When Recco converted an ammonia refrigeration system to all glycol, Comeau was uncomfortable with the ammonia piping. His solution was to put in a parallel piping system that tied into the central system. "We had glycol available on five floors," he recalls with pride.
Piping is always an issue when renovating older facilities. "The pipes of 30 years ago were not made to today's standards," says Comeau. Addressing the deterioration of steel piping or hot gas defrost lines can be an important aspect of a plant renovation. Non-destructive testing methods will help determine if pipe walls have thinned.
"Typically, the pipes are insulated with urethane," says Comeau. "The vapor barrier breaks down and the vapor passes through the insulation and hits the piping. Mix the condensation, the water and steel with the temperature cycles, and you have a corrosion situation."

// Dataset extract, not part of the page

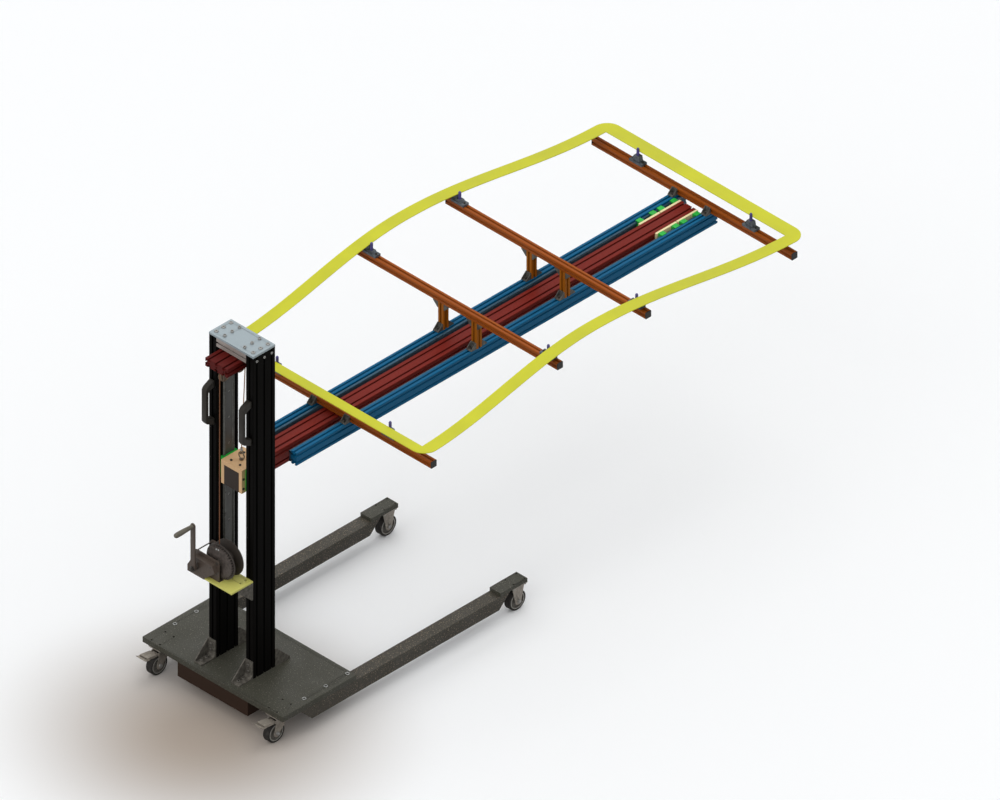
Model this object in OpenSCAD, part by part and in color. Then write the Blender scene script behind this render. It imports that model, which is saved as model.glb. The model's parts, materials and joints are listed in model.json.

Gel-coated piping can be a very effective defense against corrosion, he notes. Some paints and primers work, as well.
Motorized valves offer greater efficiency and reliability. They can quiet banging and shaking pipes and enhance the effective life of the valve as well. "They will also smooth out your plant operation, stabilizing compressor usage," says Comeau. "Your compressor stays in one position throughout the daily cycle of the plant. You get no surges with motorized valves. It makes a dramatic difference."
That's what can happen when your plant has a plan.